Real & Wonderful Stories

Compiled by: Abdurahim bin Mizhir Almalki

A Brother

     With a non-practicing Jewish mother and a non-practicing African-American Baptist father, both Socialists, religion obviously didn't play a role in my upbringing. Briefly exploring both Judaism and Christianity, which I felt inside me that there was a Creator, I agreed with my parents about the unworthiness, inconsistency and exploitation of organized religion.

     At fifteen I was chosen to attend summer school at a community college. The teacher who chose me suggested that I take a class that I could never find in high school. I chose the Arabic class, because it was most certainly something I could never find at my school, and partially out of an interest in African and Asian culture that I always held fascinating.

     After taking the six week class with a teacher who was an Italian Catholic, he passed out a pamphlet to all students on the last day and asked me to read it out loud.
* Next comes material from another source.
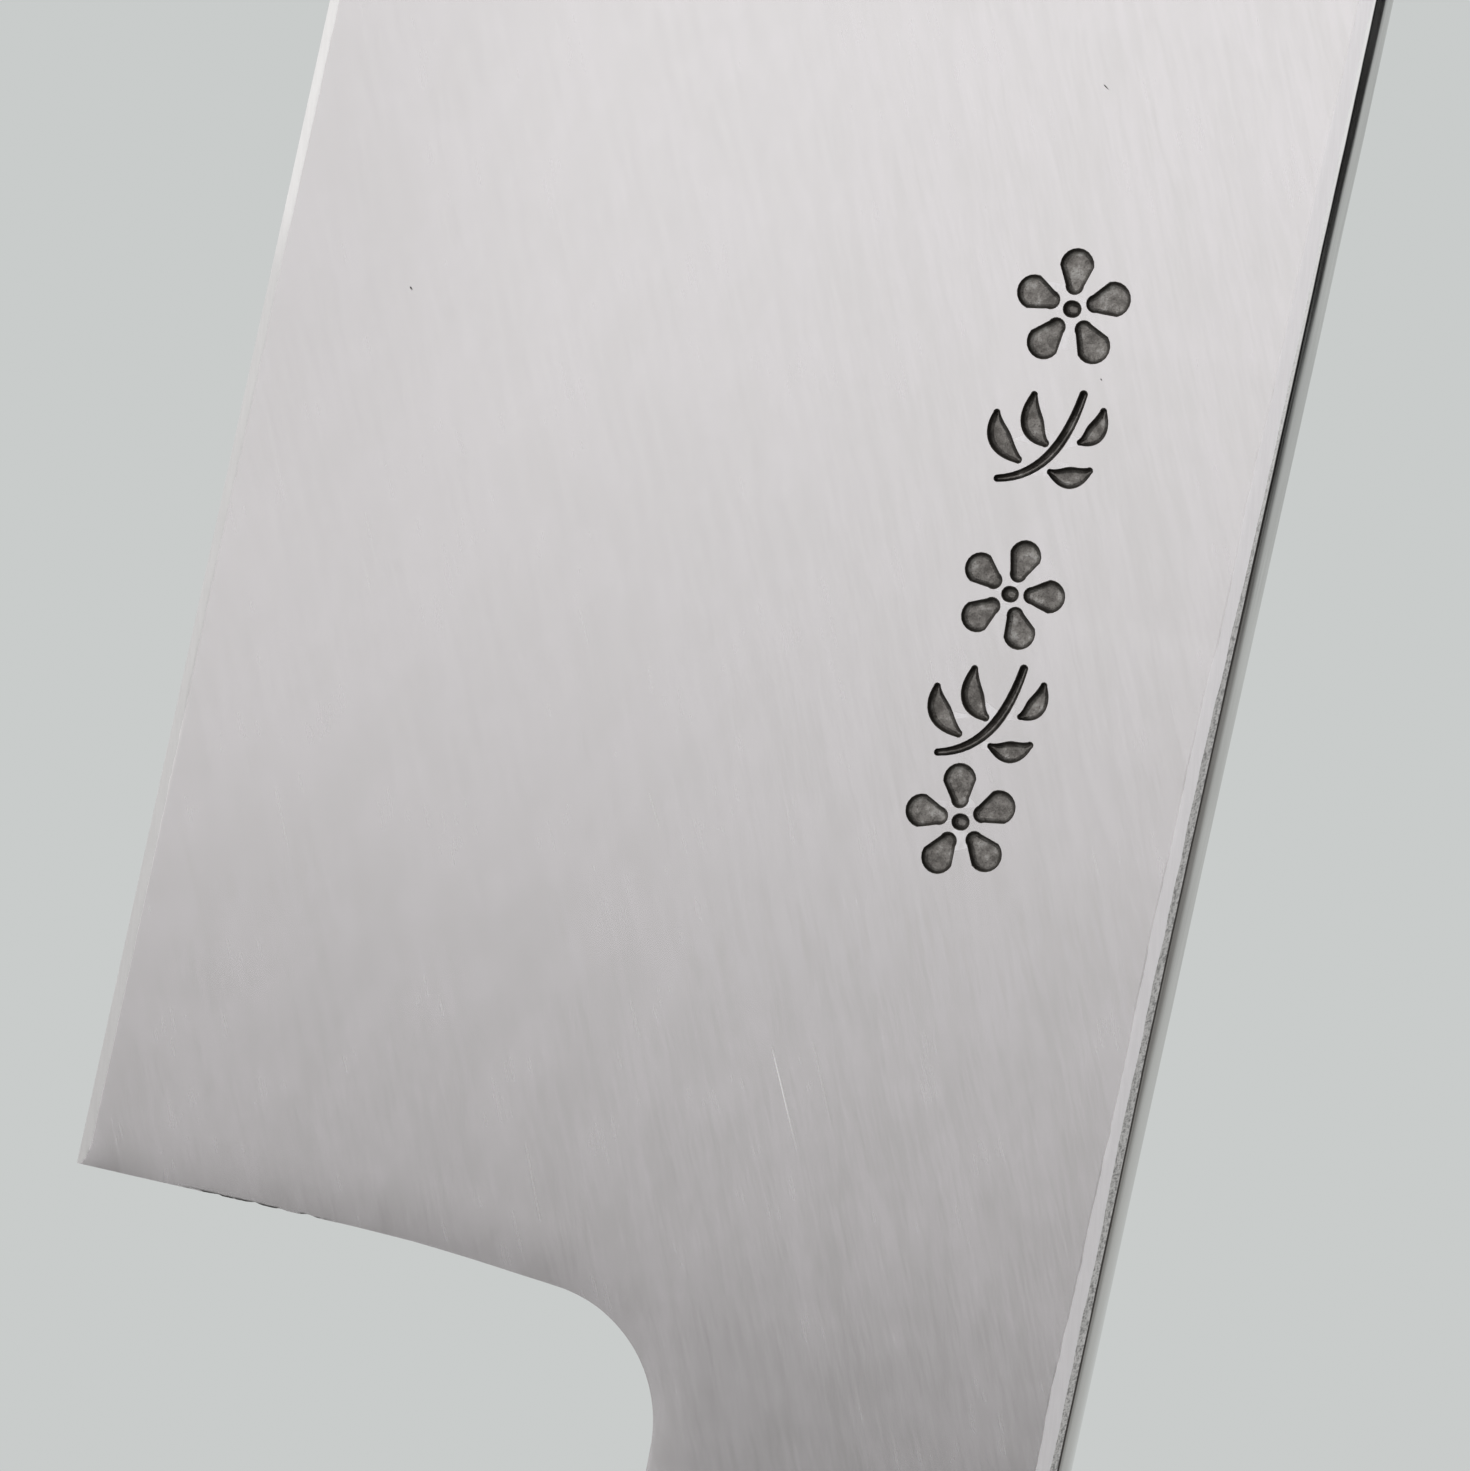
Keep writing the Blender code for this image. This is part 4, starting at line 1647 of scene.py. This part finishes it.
TWIG = (
    Stroke((-1.7, -2.1), (0.9, -1.5), (1.35, 2.3), (0.16, 0.13), 0.05),
    Stroke((-0.95, -1.1), (-2.3, -0.5), (-2.35, 0.75), (0.12, 0.1), 0.36),
    Stroke((0.1, -0.15), (-0.95, 0.35), (-0.85, 1.85), (0.12, 0.1), 0.36),
    Stroke((0.6, -1.35), (1.6, -1.7), (2.35, -0.95), (0.12, 0.1), 0.32),
    Stroke((1.65, 0.2), (2.45, 0.6), (2.4, 1.75), (0.12, 0.1), 0.3),
)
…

All he said about it was although he was a Catholic, he had no doubts that the words had to be written by God; it was the most inspiring poetry and had never been duplicated in Arabic, or any other language for that matter.

     I read it in the original Arabic, and halfway through I was trembling. By the time I had finished the reading, I completely felt its meanings and was in tears. Since religion was never brought up in the class, I don’t know who was or wasn't a Muslim, but everyone in the class was as moved as I, and many were also in tears.
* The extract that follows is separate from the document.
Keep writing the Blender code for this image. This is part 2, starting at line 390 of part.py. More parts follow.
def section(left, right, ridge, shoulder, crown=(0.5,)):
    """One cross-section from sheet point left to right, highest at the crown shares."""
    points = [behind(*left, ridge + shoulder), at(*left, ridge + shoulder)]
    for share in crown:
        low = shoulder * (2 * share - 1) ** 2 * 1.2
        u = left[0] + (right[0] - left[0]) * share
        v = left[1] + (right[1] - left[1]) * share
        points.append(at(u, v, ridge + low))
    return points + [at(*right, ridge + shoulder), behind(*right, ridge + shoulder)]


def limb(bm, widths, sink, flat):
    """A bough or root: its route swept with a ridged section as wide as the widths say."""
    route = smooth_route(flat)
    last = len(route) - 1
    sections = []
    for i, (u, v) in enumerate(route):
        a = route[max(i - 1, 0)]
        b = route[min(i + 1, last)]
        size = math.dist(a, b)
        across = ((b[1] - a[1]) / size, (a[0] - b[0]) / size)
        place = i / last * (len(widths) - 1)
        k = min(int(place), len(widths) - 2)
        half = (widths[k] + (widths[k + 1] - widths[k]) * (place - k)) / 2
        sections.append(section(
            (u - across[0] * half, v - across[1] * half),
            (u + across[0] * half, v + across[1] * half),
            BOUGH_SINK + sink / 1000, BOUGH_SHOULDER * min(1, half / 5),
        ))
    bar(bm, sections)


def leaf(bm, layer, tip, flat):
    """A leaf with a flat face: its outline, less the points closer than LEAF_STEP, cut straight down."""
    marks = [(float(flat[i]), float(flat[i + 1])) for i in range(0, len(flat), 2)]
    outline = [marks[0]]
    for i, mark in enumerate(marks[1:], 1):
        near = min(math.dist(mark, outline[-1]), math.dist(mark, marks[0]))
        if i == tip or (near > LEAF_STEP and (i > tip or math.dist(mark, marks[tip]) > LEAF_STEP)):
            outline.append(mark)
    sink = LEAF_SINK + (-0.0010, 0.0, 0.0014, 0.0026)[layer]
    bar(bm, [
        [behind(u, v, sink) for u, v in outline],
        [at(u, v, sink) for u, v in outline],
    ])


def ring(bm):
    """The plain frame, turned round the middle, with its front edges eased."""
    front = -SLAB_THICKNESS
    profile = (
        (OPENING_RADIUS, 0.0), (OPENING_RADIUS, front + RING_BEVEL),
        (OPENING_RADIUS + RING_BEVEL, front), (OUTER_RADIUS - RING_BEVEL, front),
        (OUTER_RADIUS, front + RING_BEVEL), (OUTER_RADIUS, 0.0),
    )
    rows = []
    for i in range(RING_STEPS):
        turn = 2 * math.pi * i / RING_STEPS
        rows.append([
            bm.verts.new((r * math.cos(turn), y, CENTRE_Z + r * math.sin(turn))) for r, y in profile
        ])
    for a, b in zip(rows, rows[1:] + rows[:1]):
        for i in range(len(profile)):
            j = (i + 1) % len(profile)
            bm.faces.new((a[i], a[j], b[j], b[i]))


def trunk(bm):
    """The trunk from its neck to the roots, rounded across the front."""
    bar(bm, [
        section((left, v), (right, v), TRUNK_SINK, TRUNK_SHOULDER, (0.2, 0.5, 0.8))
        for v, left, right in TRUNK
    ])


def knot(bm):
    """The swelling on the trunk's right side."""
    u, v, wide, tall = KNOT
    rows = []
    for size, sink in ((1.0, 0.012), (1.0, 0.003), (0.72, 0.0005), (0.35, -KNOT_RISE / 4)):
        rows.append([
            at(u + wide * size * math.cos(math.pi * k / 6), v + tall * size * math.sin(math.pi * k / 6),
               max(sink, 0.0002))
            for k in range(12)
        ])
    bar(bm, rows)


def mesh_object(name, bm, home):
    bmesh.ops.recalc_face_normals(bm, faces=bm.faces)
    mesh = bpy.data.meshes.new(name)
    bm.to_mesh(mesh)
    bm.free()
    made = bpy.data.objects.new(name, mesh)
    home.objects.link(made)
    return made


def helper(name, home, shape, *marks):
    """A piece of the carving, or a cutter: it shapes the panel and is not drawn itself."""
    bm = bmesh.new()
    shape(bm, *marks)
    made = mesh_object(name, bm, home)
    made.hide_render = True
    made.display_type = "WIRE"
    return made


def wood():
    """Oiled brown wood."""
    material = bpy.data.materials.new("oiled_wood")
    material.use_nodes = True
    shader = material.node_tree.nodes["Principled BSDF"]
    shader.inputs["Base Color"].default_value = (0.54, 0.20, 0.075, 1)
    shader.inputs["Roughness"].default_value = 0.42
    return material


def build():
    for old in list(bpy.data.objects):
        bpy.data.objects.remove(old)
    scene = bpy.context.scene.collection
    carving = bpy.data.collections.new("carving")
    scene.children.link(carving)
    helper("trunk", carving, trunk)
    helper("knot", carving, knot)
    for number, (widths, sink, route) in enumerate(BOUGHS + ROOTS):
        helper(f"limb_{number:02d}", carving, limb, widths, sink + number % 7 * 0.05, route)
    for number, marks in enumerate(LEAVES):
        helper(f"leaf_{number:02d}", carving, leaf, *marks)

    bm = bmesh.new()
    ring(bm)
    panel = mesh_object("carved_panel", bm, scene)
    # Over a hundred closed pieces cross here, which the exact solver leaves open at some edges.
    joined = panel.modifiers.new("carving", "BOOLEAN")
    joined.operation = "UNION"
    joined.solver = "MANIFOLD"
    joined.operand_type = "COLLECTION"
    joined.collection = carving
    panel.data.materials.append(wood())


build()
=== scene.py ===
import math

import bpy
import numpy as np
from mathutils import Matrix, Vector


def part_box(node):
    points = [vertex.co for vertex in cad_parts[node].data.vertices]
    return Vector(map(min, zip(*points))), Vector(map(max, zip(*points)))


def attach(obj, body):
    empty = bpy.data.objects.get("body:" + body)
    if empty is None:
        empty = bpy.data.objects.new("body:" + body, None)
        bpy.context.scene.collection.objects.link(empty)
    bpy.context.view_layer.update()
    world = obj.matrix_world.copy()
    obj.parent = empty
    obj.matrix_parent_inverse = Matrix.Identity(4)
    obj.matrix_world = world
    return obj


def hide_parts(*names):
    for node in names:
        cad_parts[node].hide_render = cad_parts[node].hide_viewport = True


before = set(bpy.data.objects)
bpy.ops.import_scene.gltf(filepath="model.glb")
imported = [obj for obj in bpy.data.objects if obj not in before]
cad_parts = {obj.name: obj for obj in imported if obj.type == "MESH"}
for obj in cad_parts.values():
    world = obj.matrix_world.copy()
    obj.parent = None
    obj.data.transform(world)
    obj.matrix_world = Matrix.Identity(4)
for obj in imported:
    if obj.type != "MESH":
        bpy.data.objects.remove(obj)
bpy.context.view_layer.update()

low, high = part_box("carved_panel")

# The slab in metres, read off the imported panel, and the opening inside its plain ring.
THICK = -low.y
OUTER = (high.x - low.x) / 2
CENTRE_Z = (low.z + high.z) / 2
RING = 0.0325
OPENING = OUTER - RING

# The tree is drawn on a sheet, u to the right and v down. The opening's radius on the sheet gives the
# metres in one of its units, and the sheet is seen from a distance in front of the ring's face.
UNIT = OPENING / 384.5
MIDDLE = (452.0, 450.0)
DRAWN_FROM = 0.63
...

     What I had read was Surah al-Fatihah, which began my journey on the right and straight path which I have now traveled on for almost forty years. The teacher said as he left the class, "Well, looks like another Muslim has come out of my class." As soon as I reached home, I grabbed a telephone book and began looking up anything that might be Muslim: "Moslem (the spelling in those days), Islam, mosque," but found nothing.

     Then in the residence directory I came across a name that sounded as if it could be Muslim. Like an impetuous fifteen year old, I called this person, who turned out to be a Palestinian. Fortunately for me, he guided me to a small group of Muslims meeting every Friday night in a rented storefront in East Los Angeles. Those ten or so dedicated Muslims, some students, and one or two married couples, made up the entire Muslim community in those days. Now, thirty-nine years later, Muslims make up an estimated one million, and there are at least one hundred centers all over southern California.